If a resource is an abstraction, why can't it be represented by a collection of files in a directory rather than a single file?
if you want to call your collection of files a single resource, then sure -- but then it's not the directory that's the resource, it's the collection of files that's the resource -- again, it's an abstraction. I see this a bit like how you can't add an empty directory to git -- a directory has no information to add -- i.e. the path is not the file, and a directory is only part of a path. -CHB -- Christopher Barker, PhD (Chris) Python Language Consulting - Teaching - Scientific Software Development - Desktop GUI and Web Development - wxPython, numpy, scipy, Cython
On Mon, 2022-05-16 at 18:55 +1200, Greg Ewing wrote:
It's not contradictory. "the individual resources may not be files on disk at all" hints that the resource might be for eg. an entry on a database that contains binary data. Directory are not binary data, they cannot be a resource. Filipe Laíns
Non-"binary" resources are already in widespread use, so perhaps that requirement shouldn't be in the docs at all. In practice, a resource is "any data file other than a Python source file." Moreover, I see no reason why a resource name in general shouldn't be allowed to contain a "/" character! Perhaps the simplest way to implement such a thing is to leave all the existing importlib.resources APIs unchanged, but then add a separate function that grants access to collections of resources within a package. Maybe this is as simple as adding a `dir=` kwarg to importlib.resources.files(), defaulting to `dir=None`.
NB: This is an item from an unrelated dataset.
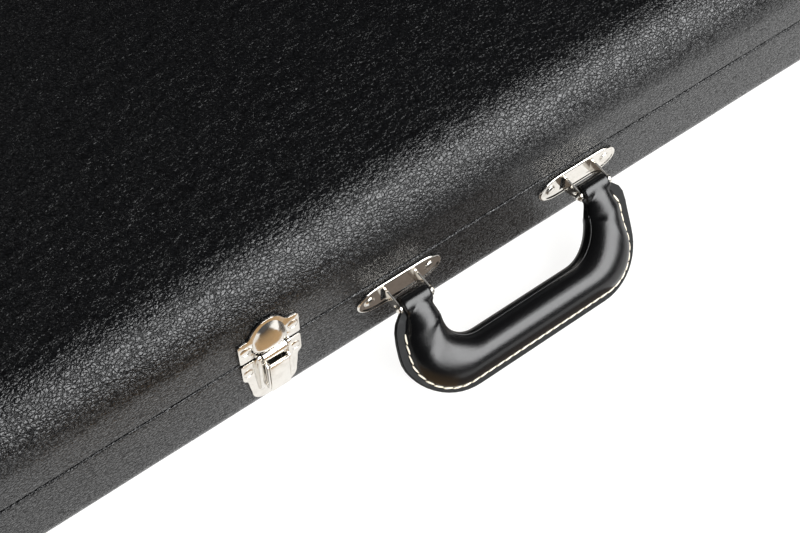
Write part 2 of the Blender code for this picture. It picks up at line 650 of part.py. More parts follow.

On Mon, May 16, 2022 at 7:38 AM Greg Werbin <outthere@me.gregwerbin.com> wrote:
Non-"binary" resources are already in widespread use,
I didn't write the docs -- but a text file is, indeed a binary blob -- it only becomes text when it is read and decoded, so there is no distinction at this level. I *think* the idea behind that is that a resource is not necessarily a file on disk -- which is why it's not called a file. It is a blob of bytes (i.e. binary) that is stored somehow and can be retrieved somehow. In practice, I imagine most resources are indeed files, or at least start that way before they are packed into a zip archive or something.
so perhaps that requirement shouldn't be in the docs at all. In practice, a resource is "any data file other than a Python source file."
See above -- a resource may not be a file.
Moreover, I see no reason why a resource name in general shouldn't be allowed to contain a "/" character!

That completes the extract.